Lara Lowehar, the general manager, said many of their regular customers seem “super pumped” to return, and she’s confident in the safety precautions everyone’s taking. But from her perspective, it’s still anxiety-inducing to be going to work.

“I don’t love it!” said Lowehar. “I’m using the excuse of, ‘at least I’m getting out of my apartment.’ If it was up to me, I would probably stay home. But they’re paying me, and they’ve been paying me — I did not get furloughed. So I kind of felt like when they called me back to duty, it was my responsibility to go.”

She said that right now, Little Beet Table is primarily being run by the management team, with tips going to their employees’ relief fund. The vast majority of the waitstaff declined to come back, Lowehar said, partly out of concern for their safety, but also because they’re likely getting more money in unemployment relief than they would be from five tables’ worth of tips.

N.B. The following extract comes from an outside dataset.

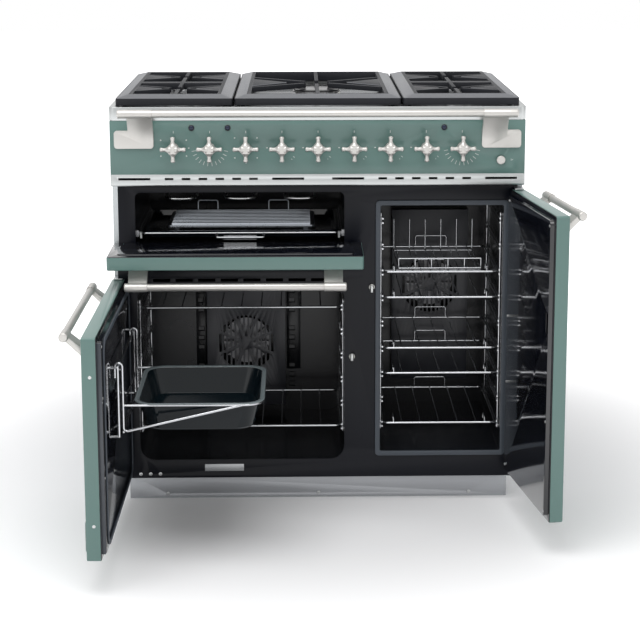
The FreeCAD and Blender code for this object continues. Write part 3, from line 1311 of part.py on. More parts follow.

For all the challenges of working through this hot, sweaty, masked-up outdoor dining experiment, everyone Gothamist spoke with agreed that indoor dining — which was slated to begin on July 6th, before indefinitely being put on hold — will not be safe in the fall. And if that’s the case, their best bet is to make the summer count.

“We’ve been working hours and hours on [outdoor dining] to make it work, because the only way we have any chance of surviving is to bring in some revenue,” said Joe Kozlinski, who works at Ruffian in the East Village. “If the pandemic is still raging in the fall like it looks like it’s going to be, I don’t know who’s going to survive that.”

Part of the dilemma for restaurants desperate to stay in business is that there’s evidence, based on credit card spending data, that dining indoors closely correlates with the spread of COVID-19. There has also been questionable behavior with outdoor dining, and Kozlinski has had a front-row to that.

“We’re on 7th street, and we’ve been billing ourselves as the responsible part of the neighborhood,” he said. “We don’t have the cocktail crowd. No frozen margaritas or anything. St. Marks is the notorious street for that. I live in the neighborhood, and I avoid St. Marks when I walk the dog and walk to work. I’ve seen it — this huge group of people can be pretty scary.”

For Ivy Mix of Leyenda, her hope for the winter is for some kind of extended relief that would keep dining rooms closed and restaurant workers safe and financially above water.

“I really hope the city is prepared to take care of people,” she said, “because there aren’t going to be enough jobs for service industry people."

“The second the government says it’s okay for you to [reopen indoor dining], it becomes much harder for us to apply for any sort of aid,” she continued. “If we’re shut down, it’s safer health-wise, and we can be like, ‘Help, we have no money.’ We can at least say, ‘cancel rent’ or ‘don’t make us pay sales tax.’ We can ask for things that otherwise wouldn’t be possible.”